═══ Recorded data ═══
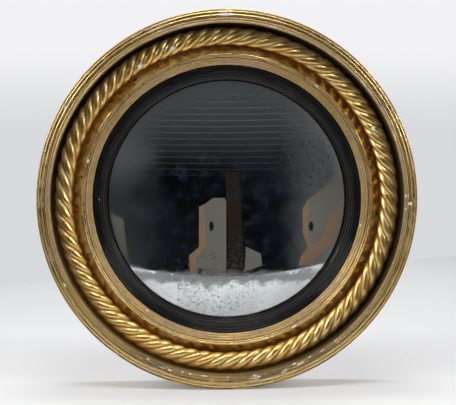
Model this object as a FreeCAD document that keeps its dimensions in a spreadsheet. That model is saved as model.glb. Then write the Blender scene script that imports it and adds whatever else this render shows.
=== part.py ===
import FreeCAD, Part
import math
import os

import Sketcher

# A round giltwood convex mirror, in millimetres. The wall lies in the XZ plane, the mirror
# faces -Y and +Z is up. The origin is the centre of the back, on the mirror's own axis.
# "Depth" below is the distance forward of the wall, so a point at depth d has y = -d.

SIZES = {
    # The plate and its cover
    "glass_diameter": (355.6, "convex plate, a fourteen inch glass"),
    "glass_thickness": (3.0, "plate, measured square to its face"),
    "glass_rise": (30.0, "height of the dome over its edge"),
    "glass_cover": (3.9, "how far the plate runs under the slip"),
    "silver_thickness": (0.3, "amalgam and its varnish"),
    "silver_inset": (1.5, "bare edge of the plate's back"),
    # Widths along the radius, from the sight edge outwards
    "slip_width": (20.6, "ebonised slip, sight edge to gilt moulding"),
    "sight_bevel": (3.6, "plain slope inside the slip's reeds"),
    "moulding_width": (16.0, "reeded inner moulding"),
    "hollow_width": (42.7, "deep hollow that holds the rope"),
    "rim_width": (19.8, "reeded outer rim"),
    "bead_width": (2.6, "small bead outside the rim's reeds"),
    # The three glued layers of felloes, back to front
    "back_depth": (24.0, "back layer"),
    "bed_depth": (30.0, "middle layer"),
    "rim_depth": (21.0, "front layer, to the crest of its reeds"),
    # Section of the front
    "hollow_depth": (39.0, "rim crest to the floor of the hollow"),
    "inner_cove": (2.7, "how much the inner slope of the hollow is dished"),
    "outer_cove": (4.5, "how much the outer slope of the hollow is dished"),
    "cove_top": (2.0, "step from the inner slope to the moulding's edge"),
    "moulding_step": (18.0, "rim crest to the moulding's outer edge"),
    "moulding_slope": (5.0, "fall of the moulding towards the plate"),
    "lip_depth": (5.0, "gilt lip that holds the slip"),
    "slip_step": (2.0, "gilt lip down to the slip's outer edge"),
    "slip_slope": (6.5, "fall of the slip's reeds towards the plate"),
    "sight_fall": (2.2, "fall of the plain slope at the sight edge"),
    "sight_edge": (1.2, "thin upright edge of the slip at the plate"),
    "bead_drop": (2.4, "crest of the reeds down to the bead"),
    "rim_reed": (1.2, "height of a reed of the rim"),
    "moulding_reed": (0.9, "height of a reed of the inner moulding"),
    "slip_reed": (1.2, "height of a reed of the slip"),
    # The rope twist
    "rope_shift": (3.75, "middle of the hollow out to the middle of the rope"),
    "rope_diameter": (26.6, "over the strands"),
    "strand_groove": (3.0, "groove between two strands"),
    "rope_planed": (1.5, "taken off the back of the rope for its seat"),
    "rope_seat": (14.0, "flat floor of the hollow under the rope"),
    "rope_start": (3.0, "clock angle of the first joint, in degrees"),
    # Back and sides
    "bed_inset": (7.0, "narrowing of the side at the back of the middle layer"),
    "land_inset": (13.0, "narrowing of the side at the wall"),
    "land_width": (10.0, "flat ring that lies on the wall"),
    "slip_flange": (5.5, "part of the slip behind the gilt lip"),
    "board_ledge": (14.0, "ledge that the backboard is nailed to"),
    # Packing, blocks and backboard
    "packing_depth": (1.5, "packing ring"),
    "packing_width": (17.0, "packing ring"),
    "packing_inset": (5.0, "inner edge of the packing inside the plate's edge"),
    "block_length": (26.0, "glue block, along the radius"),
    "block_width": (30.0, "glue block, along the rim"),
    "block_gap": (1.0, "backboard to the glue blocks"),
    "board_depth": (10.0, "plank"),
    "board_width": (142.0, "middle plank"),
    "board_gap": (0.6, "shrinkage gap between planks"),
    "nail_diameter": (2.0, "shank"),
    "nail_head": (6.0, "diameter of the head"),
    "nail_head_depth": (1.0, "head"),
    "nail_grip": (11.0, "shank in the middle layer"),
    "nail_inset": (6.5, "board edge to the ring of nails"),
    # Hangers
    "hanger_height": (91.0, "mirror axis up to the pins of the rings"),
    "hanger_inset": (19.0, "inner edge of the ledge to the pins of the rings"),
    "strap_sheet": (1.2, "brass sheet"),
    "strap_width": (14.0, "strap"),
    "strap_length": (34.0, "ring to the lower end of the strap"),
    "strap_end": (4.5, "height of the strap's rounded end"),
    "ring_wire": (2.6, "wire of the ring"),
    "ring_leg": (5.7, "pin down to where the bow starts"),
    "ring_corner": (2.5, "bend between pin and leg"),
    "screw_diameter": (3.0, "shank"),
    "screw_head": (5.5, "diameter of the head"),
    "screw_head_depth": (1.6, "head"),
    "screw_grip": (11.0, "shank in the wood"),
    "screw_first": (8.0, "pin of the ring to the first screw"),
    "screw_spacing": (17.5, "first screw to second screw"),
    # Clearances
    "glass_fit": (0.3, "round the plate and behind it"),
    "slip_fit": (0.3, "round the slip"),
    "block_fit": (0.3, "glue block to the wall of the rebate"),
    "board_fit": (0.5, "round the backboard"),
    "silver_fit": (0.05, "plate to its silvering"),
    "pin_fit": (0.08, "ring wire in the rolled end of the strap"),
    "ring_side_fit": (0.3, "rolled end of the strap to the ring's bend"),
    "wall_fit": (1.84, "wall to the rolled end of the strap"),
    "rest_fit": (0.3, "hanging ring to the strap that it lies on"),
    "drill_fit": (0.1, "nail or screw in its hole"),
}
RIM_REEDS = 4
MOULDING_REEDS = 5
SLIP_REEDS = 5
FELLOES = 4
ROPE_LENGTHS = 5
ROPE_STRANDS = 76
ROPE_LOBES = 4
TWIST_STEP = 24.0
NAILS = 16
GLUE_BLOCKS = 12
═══
**Stated task**
All lines from the beginning of the material above through the one with "has y = -d." need to be returned exactly; please return those and only those.

**Task solution**
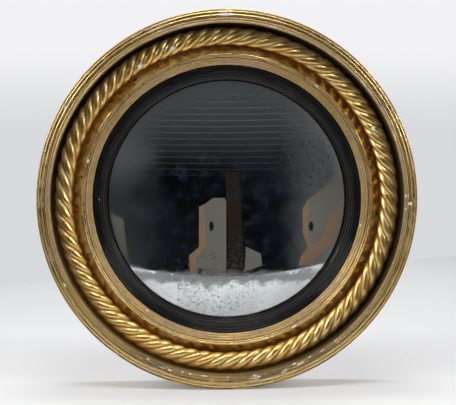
Model this object as a FreeCAD document that keeps its dimensions in a spreadsheet. That model is saved as model.glb. Then write the Blender scene script that imports it and adds whatever else this render shows.
=== part.py ===
import FreeCAD, Part
import math
import os

import Sketcher

# A round giltwood convex mirror, in millimetres. The wall lies in the XZ plane, the mirror
# faces -Y and +Z is up. The origin is the centre of the back, on the mirror's own axis.
# "Depth" below is the distance forward of the wall, so a point at depth d has y = -d.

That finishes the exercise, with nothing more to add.